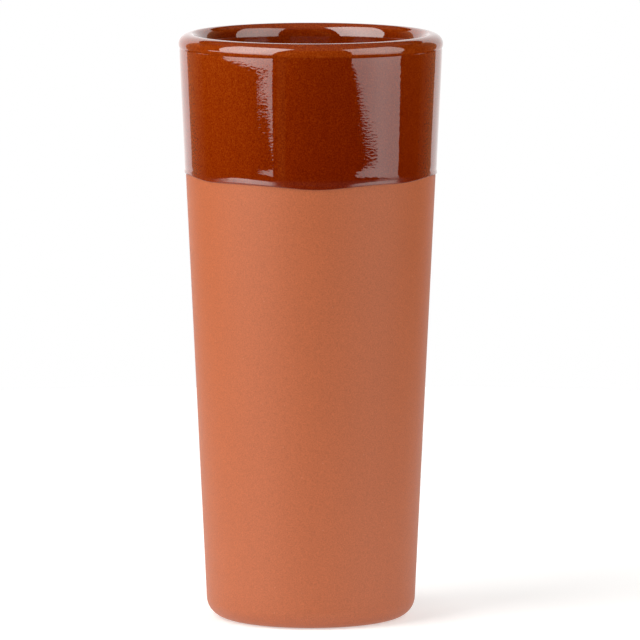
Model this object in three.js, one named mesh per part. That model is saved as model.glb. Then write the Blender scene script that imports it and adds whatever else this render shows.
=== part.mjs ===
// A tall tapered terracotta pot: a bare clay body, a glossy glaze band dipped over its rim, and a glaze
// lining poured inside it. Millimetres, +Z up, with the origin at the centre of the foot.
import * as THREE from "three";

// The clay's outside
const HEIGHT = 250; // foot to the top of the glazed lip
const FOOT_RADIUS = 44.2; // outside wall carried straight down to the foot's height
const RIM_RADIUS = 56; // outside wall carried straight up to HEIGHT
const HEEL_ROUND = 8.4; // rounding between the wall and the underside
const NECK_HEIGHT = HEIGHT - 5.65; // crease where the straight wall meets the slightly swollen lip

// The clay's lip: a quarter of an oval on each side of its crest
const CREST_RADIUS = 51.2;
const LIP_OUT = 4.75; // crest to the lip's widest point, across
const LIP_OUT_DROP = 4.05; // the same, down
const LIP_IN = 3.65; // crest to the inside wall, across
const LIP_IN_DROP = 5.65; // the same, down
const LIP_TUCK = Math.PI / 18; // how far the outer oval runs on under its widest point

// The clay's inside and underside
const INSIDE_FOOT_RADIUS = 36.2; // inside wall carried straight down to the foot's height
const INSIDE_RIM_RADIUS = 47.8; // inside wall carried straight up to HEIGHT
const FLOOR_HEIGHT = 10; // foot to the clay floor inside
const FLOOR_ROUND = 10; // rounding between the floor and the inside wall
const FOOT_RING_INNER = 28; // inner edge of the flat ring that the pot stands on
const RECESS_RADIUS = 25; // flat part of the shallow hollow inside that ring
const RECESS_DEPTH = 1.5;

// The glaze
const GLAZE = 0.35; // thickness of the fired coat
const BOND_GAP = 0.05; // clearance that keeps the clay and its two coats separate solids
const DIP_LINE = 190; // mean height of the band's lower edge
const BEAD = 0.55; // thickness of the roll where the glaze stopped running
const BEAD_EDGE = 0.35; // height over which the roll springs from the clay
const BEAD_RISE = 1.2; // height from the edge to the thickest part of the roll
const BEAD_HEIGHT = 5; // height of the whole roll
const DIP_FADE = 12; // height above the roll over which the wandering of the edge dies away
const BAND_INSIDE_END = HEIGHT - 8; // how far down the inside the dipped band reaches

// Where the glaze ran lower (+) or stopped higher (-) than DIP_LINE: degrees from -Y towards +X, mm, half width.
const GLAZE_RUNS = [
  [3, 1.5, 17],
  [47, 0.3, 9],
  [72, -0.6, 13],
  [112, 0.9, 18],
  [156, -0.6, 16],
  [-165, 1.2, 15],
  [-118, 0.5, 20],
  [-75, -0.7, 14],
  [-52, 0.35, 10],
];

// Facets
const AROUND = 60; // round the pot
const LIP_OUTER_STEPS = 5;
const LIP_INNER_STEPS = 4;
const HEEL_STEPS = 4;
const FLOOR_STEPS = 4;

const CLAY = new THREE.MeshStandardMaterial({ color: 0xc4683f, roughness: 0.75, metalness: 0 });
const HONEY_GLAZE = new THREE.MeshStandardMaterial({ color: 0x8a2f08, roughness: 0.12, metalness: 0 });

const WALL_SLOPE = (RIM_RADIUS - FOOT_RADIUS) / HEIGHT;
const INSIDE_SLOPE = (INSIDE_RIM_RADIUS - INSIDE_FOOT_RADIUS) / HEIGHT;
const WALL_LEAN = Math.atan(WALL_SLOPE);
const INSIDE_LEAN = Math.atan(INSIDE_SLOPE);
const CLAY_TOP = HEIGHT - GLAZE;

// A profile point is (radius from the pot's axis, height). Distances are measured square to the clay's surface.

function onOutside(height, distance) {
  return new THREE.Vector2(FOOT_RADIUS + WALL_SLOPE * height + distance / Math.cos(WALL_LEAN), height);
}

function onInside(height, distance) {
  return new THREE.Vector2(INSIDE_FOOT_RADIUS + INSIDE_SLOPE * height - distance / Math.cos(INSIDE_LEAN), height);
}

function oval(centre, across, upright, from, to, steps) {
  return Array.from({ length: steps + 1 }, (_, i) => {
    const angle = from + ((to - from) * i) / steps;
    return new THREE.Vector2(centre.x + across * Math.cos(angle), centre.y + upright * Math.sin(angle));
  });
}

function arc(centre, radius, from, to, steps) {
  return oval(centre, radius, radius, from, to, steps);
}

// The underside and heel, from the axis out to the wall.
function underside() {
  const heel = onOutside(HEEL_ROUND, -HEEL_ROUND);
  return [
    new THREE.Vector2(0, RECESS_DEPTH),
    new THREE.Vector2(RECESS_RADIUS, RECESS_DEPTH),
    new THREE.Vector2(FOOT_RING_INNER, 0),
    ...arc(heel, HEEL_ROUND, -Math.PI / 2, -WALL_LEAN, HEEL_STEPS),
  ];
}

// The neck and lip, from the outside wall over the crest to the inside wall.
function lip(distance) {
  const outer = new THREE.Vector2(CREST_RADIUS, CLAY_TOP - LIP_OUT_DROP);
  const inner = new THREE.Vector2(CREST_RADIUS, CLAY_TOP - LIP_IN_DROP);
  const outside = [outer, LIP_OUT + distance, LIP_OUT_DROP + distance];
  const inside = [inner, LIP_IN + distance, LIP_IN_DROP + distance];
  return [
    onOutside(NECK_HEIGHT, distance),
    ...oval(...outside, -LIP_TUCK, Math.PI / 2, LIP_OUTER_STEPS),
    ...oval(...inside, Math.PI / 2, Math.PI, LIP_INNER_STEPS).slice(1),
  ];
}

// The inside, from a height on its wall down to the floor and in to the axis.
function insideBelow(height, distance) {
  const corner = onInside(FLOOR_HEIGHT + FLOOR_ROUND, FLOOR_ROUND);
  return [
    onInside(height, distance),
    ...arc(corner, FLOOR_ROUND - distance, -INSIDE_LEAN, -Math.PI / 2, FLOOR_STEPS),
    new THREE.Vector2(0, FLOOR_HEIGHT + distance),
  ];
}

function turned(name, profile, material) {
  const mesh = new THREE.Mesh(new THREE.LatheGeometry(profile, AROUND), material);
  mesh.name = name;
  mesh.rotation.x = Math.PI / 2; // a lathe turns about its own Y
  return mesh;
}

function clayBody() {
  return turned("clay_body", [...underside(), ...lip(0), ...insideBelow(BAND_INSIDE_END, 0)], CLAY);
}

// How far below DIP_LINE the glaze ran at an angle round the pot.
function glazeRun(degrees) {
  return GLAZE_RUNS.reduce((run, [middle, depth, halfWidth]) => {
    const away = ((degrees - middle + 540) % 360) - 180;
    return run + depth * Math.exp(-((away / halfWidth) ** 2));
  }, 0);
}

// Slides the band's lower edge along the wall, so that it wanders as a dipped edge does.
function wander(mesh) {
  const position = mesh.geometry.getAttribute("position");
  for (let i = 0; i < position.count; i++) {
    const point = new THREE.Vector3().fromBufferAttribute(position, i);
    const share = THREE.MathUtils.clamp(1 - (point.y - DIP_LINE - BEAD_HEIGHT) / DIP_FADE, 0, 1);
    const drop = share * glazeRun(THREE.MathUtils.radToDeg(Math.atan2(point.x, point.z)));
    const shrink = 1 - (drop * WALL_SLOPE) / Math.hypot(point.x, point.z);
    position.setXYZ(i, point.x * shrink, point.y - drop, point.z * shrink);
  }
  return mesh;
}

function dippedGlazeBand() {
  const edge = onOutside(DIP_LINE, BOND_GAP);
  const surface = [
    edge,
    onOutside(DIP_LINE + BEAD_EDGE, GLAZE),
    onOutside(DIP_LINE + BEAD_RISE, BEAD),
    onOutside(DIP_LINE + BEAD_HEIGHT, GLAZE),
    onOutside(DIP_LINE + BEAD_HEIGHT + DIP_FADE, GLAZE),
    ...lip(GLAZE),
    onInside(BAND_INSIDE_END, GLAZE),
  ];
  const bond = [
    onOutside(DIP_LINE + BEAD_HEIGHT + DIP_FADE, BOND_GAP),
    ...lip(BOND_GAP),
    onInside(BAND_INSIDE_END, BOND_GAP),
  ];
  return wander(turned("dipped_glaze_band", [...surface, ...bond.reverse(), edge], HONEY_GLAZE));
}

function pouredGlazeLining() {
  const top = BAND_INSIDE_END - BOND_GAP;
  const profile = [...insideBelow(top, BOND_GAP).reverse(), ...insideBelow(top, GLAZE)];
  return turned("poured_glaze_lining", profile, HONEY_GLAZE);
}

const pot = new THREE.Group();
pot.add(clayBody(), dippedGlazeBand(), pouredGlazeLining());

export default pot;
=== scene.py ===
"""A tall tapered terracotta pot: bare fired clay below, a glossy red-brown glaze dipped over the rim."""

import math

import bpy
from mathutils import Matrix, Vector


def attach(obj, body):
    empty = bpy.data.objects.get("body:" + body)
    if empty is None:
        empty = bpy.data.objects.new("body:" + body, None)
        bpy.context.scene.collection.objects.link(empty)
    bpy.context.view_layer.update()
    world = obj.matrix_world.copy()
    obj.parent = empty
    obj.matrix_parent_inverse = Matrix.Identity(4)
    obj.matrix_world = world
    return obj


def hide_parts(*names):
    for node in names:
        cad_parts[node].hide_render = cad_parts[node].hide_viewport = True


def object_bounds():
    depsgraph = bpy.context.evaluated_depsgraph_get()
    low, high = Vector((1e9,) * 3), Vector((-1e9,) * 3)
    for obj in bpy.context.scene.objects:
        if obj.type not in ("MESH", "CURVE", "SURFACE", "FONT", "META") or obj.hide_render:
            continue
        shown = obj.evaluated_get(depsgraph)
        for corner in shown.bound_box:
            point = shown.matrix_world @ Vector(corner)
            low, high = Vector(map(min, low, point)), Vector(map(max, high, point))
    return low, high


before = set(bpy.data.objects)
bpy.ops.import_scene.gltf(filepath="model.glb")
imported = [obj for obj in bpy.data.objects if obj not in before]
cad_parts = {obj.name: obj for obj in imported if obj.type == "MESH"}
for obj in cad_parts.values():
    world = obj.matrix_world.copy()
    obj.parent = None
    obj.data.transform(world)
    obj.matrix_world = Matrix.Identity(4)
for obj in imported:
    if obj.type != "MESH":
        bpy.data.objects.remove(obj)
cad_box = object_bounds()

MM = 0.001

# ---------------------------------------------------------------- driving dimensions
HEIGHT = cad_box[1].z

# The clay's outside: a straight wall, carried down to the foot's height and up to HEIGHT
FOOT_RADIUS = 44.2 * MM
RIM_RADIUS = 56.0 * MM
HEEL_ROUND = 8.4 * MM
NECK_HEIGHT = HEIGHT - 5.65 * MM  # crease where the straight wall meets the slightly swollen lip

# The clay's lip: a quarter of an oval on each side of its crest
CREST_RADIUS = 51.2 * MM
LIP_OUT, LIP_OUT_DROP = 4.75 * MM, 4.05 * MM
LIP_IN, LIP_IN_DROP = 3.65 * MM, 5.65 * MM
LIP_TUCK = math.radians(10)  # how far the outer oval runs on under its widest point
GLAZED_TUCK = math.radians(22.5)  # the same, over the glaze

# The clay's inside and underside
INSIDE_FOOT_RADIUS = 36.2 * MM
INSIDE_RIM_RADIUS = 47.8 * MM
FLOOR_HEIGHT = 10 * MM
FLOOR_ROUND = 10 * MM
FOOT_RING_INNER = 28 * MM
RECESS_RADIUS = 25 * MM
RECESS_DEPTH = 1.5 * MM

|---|

- EXERCISE GOAL -
Working from the data above, extract solely the lines from the one containing "const pot = new THREE.Group();" through the one containing "NECK_HEIGHT = HEIGHT - 5.65 *", exactly as they appear, both included.

- SOLUTION -
const pot = new THREE.Group();
pot.add(clayBody(), dippedGlazeBand(), pouredGlazeLining());

export default pot;
=== scene.py ===
"""A tall tapered terracotta pot: bare fired clay below, a glossy red-brown glaze dipped over the rim."""

import math

import bpy
from mathutils import Matrix, Vector


def attach(obj, body):
    empty = bpy.data.objects.get("body:" + body)
    if empty is None:
        empty = bpy.data.objects.new("body:" + body, None)
        bpy.context.scene.collection.objects.link(empty)
    bpy.context.view_layer.update()
    world = obj.matrix_world.copy()
    obj.parent = empty
    obj.matrix_parent_inverse = Matrix.Identity(4)
    obj.matrix_world = world
    return obj


def hide_parts(*names):
    for node in names:
        cad_parts[node].hide_render = cad_parts[node].hide_viewport = True


def object_bounds():
    depsgraph = bpy.context.evaluated_depsgraph_get()
    low, high = Vector((1e9,) * 3), Vector((-1e9,) * 3)
    for obj in bpy.context.scene.objects:
        if obj.type not in ("MESH", "CURVE", "SURFACE", "FONT", "META") or obj.hide_render:
            continue
        shown = obj.evaluated_get(depsgraph)
        for corner in shown.bound_box:
            point = shown.matrix_world @ Vector(corner)
            low, high = Vector(map(min, low, point)), Vector(map(max, high, point))
    return low, high


before = set(bpy.data.objects)
bpy.ops.import_scene.gltf(filepath="model.glb")
imported = [obj for obj in bpy.data.objects if obj not in before]
cad_parts = {obj.name: obj for obj in imported if obj.type == "MESH"}
for obj in cad_parts.values():
    world = obj.matrix_world.copy()
    obj.parent = None
    obj.data.transform(world)
    obj.matrix_world = Matrix.Identity(4)
for obj in imported:
    if obj.type != "MESH":
        bpy.data.objects.remove(obj)
cad_box = object_bounds()

MM = 0.001

# ---------------------------------------------------------------- driving dimensions
HEIGHT = cad_box[1].z

# The clay's outside: a straight wall, carried down to the foot's height and up to HEIGHT
FOOT_RADIUS = 44.2 * MM
RIM_RADIUS = 56.0 * MM
HEEL_ROUND = 8.4 * MM
NECK_HEIGHT = HEIGHT - 5.65 * MM  # crease where the straight wall meets the slightly swollen lip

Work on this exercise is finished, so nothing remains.